(PROBLEM STATEMENT): The lines to reproduce run from the first one through the line containing "wasm.setup();". Reproduce them exactly.

-*-*-

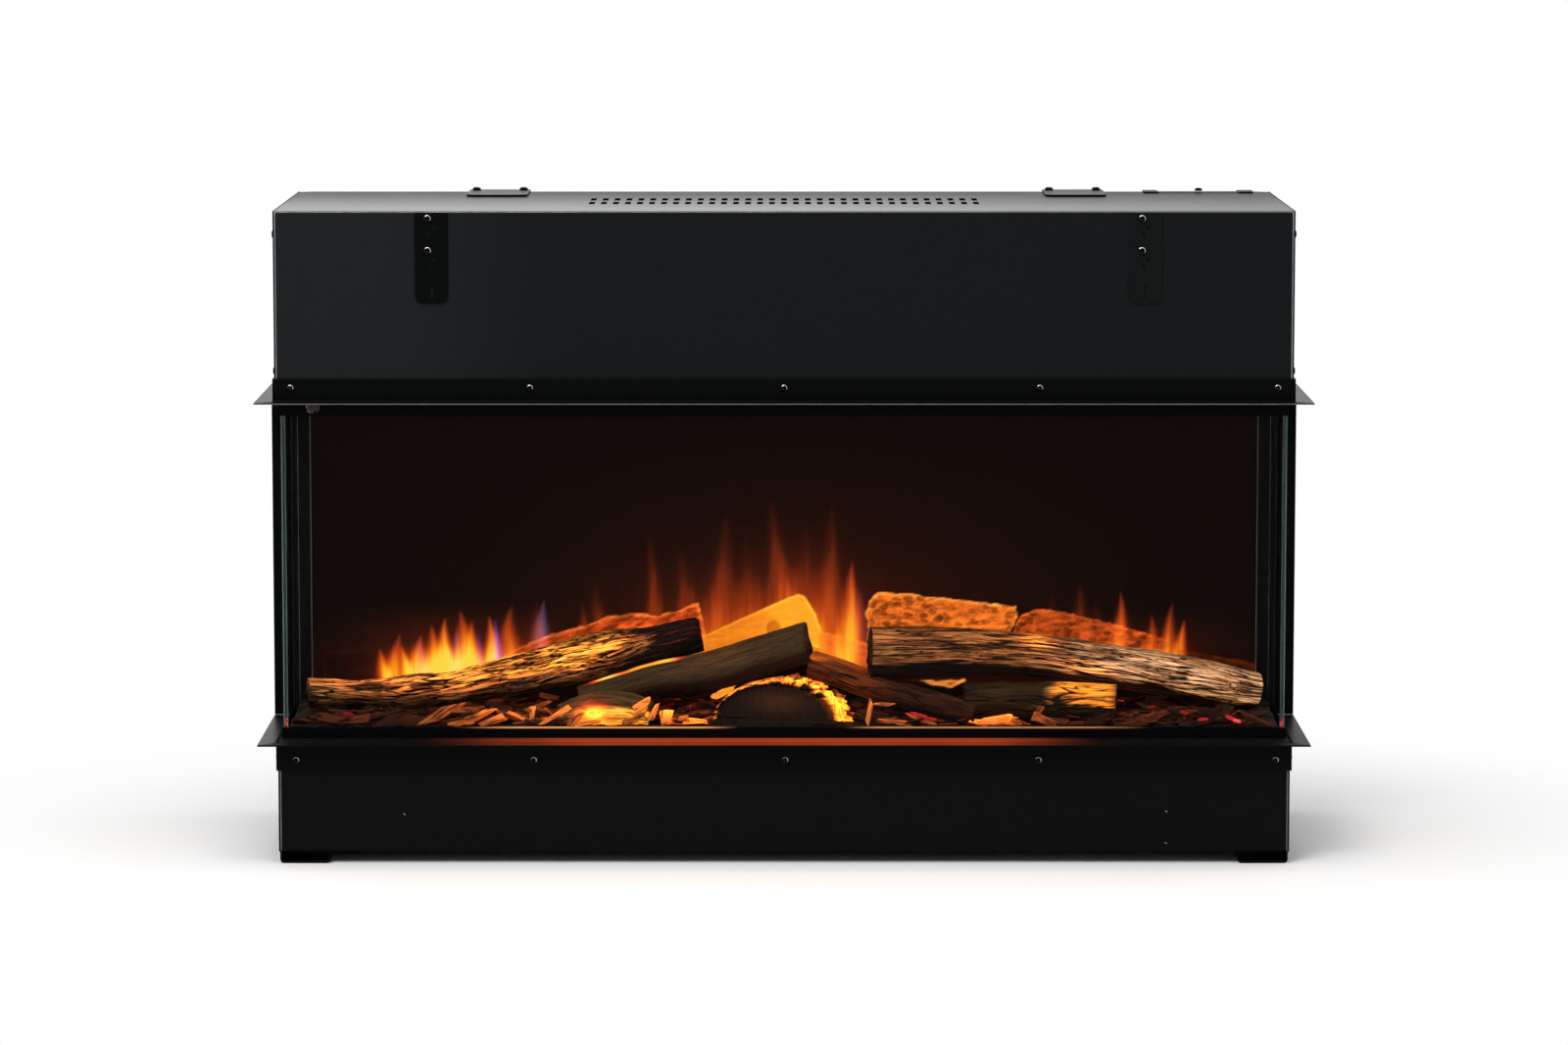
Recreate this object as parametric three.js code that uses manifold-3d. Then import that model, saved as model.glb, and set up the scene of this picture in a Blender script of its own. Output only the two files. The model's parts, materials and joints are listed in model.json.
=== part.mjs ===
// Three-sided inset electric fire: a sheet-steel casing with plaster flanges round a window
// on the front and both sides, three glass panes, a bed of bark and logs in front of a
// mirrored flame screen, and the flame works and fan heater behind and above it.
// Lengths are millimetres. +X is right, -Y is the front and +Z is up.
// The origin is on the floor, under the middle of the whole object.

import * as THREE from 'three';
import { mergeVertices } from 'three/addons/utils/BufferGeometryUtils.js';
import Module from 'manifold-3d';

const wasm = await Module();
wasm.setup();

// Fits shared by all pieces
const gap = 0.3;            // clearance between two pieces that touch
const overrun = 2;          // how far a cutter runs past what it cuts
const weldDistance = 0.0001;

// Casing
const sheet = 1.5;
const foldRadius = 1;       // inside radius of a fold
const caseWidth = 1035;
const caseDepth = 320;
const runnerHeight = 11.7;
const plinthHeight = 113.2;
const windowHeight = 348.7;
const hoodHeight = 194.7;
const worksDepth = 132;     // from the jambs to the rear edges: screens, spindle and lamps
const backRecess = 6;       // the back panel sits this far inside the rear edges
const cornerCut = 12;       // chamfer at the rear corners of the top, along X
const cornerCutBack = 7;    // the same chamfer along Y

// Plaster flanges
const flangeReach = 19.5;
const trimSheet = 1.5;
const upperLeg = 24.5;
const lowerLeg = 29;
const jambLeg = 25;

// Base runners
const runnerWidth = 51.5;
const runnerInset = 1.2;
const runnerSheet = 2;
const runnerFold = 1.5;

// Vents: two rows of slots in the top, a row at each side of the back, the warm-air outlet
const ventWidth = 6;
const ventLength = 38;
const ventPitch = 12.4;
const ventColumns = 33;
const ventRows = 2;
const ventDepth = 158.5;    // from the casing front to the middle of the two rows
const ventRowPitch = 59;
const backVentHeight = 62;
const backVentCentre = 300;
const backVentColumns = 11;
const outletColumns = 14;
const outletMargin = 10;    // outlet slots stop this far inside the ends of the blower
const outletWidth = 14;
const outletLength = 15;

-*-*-

(FINAL ANSWER):
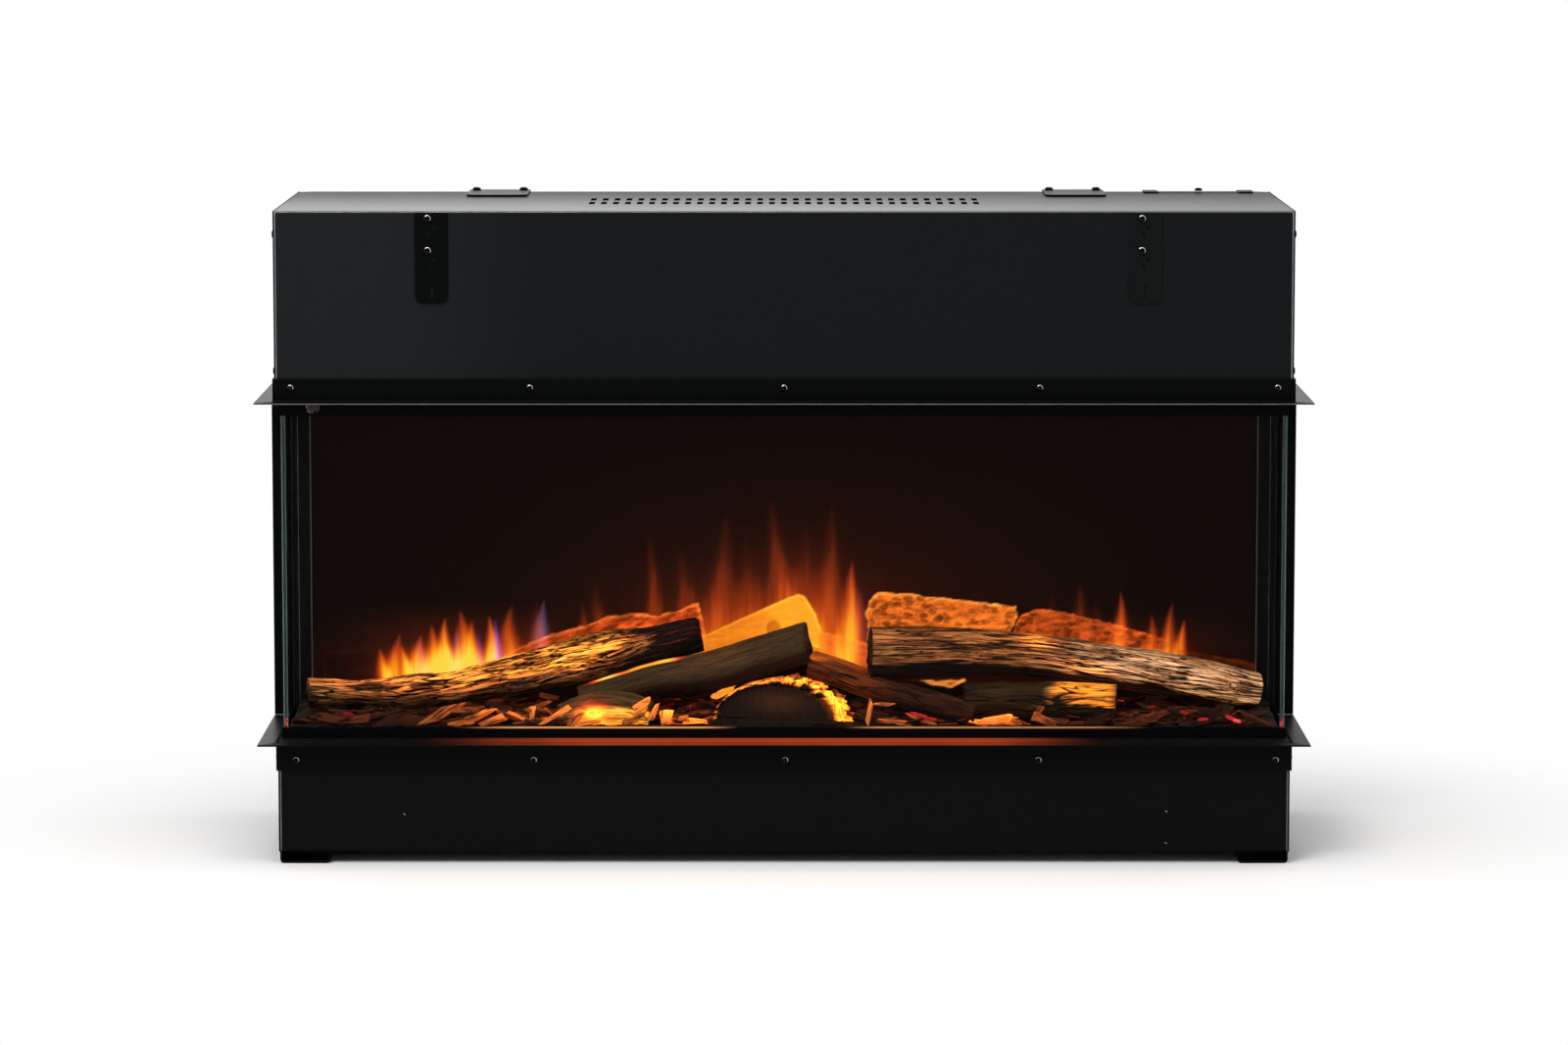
Recreate this object as parametric three.js code that uses manifold-3d. Then import that model, saved as model.glb, and set up the scene of this picture in a Blender script of its own. Output only the two files. The model's parts, materials and joints are listed in model.json.
=== part.mjs ===
// Three-sided inset electric fire: a sheet-steel casing with plaster flanges round a window
// on the front and both sides, three glass panes, a bed of bark and logs in front of a
// mirrored flame screen, and the flame works and fan heater behind and above it.
// Lengths are millimetres. +X is right, -Y is the front and +Z is up.
// The origin is on the floor, under the middle of the whole object.

import * as THREE from 'three';
import { mergeVertices } from 'three/addons/utils/BufferGeometryUtils.js';
import Module from 'manifold-3d';

const wasm = await Module();
wasm.setup();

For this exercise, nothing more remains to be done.